As presented by the Virtual Planetary Laboratory, exoplanet habitability is a function of the interplay of processes between the planet, the planetary system, and host star. These interactions govern the planet’s evolutionary trajectory, and have a larger and more diverse impact on a planet’s habitability than its position in a habitable zone. (Meadows and Barnes)
For more than two decades now, the Virtual Planetary Laboratory (VPL) at the University of Washington in Seattle has been at the forefront of the crucial and ever-challenging effort to model how scientists can determine whether a particular exoplanet is capable of supporting life or perhaps even had life on it already.
To do this, VPL scientists have developed or combined models from many disciplines that characterize and predict a wide range of planetary, solar system and stellar attributes that could identify habitability, or could pretty conclusively say that a planet is not habitable.
These include the well known questions of whether water might be present and if so whether temperatures would allow it to be sometimes in a liquid state, but on to questions involving whether an atmosphere is present, what elements and compounds might be in the atmospheres, the possible orbital evolution of the planet, the composition of the host star and how it interacts with a particular orbiting planet and much, much more, as shown in the graphic above.
This is work that has played a significant role in advancing astrobiology — the search for life beyond Earth.

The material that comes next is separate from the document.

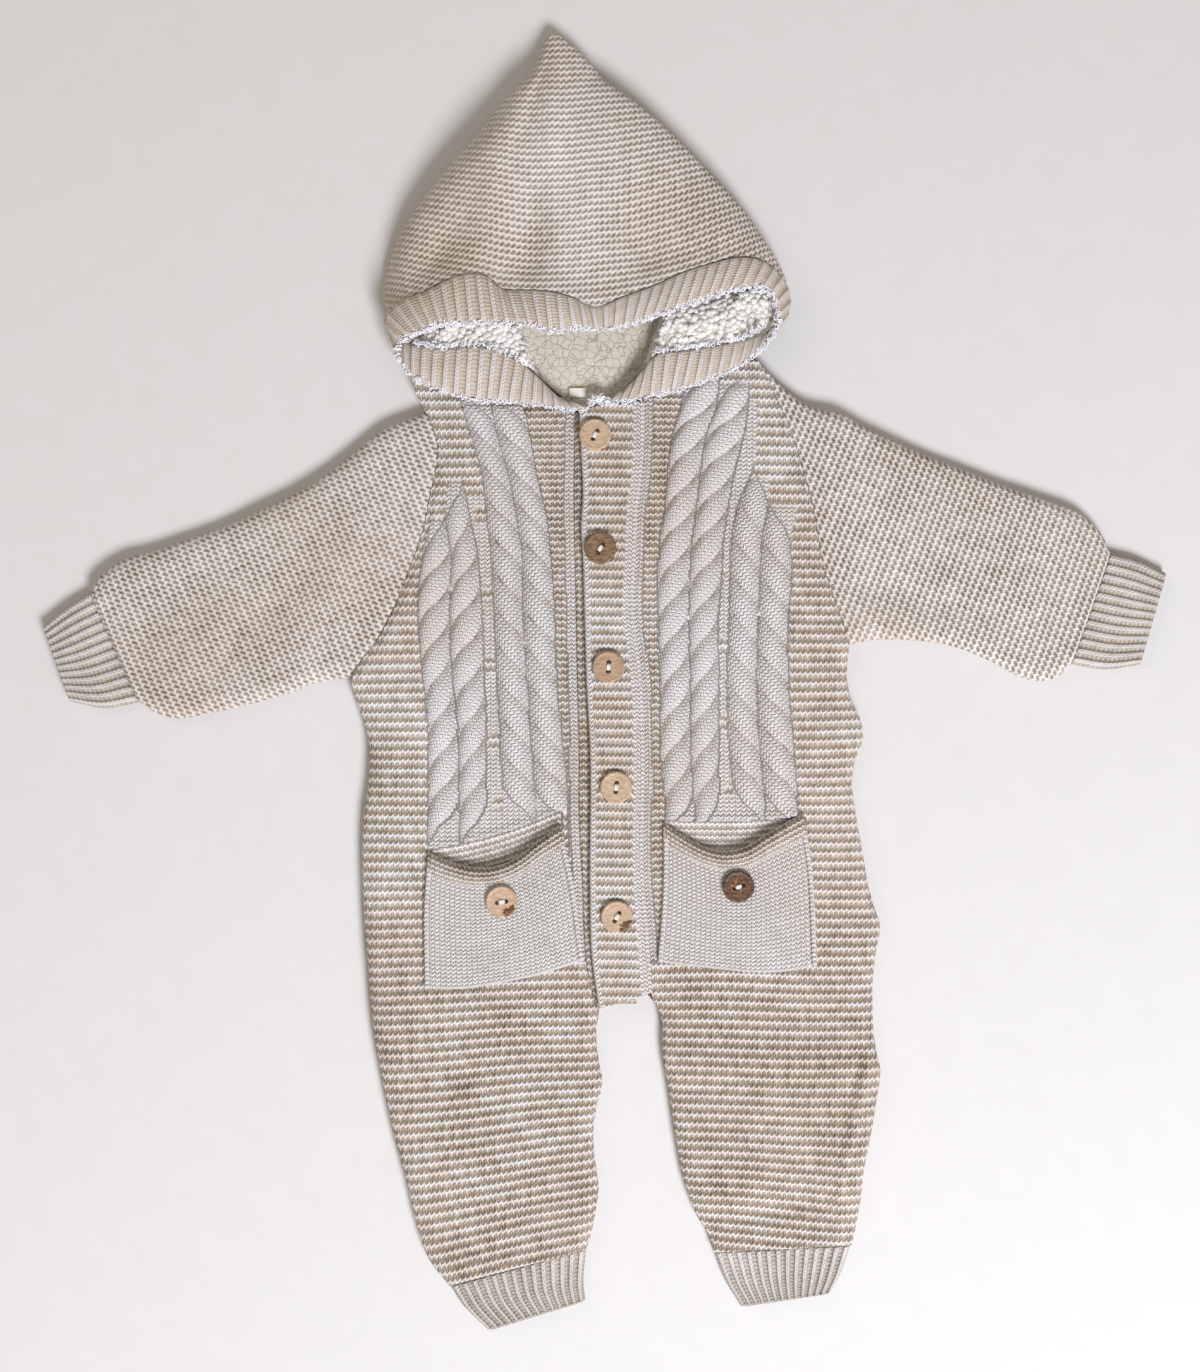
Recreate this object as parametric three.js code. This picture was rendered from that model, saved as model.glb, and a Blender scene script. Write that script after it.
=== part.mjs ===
// A hooded knitted baby romper laid flat on its back, front up. Millimetres, +Z up from the floor.
// +X is the viewer's right, +Y runs from the legs to the tip of the hood.
import * as THREE from "three";

// Driving sizes
const seamGap = 0.3; // between pieces that are sewn together or lie on each other
const backWall = 5; // knit with its pile backing
const frontBase = backWall + seamGap;
const frontTop = 11.6; // height of the front panels' plain knit
const foldRadius = 11; // how far the cloth takes to turn round at a side
const foldLip = 6; // height of the outline where the cloth turns round
const seamRadius = 5; // the soft hollow beside a seam
const seamHeight = 9.8; // top of the cloth at a seam
const sleeveTop = 11.4;
const tubeWall = 5;
const cuffTop = 8.2;
const cuffWall = 3.4;
const ribDepth = 1.3;
const hoodWall = 5;
const bandWall = 4;
const bandRib = 0.7;
const bandRibPitch = 6.5;
const liningWall = 4.5;
const cableTwist = 20.5; // length of one twist of a rope cable
const cableRise = 2.4;
const cellsPerTwist = 4; // rows to one twist, and columns to one cable
const placketBase = 11.9;
const placketTop = 15.4;
const pocketWall = 2.8;
const pocketRoll = 2.4; // how much the pocket's rolled edge stands above it
const buttonSize = { radius: 9, height: 3.2, bevel: 0.7, hole: 1.5, holeGap: 5, sides: 18, holeSides: 6 };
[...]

More specifically, the VPL approach played a considerable part in building a body of science that ultimately led the Astro2020 Decadal Study of the National Academy of Sciences to recommend last year that the NASA develop its first Flagship astrobiology project — a mission that will feature a huge space telescope able to study exoplanets for signs of biology in entirely new detail. That mission, approved but not really defined yet, is not expected to launch until the 2040s.
With that plan actually beginning to move forward, the 132 VPL affiliated researchers at 28 institutions find themselves at another more current-day inflection point: The long-awaited James Webb Space Telescope has begun to collect and send back what will be a massive and unprecedented set of spectra of chemicals from the atmospheres of distant planets.

The Virtual Planetary Laboratory has modeled the workings of exoplanets since 2001, looking for ways to predict planetary conditions based on a broad range of measurable factors.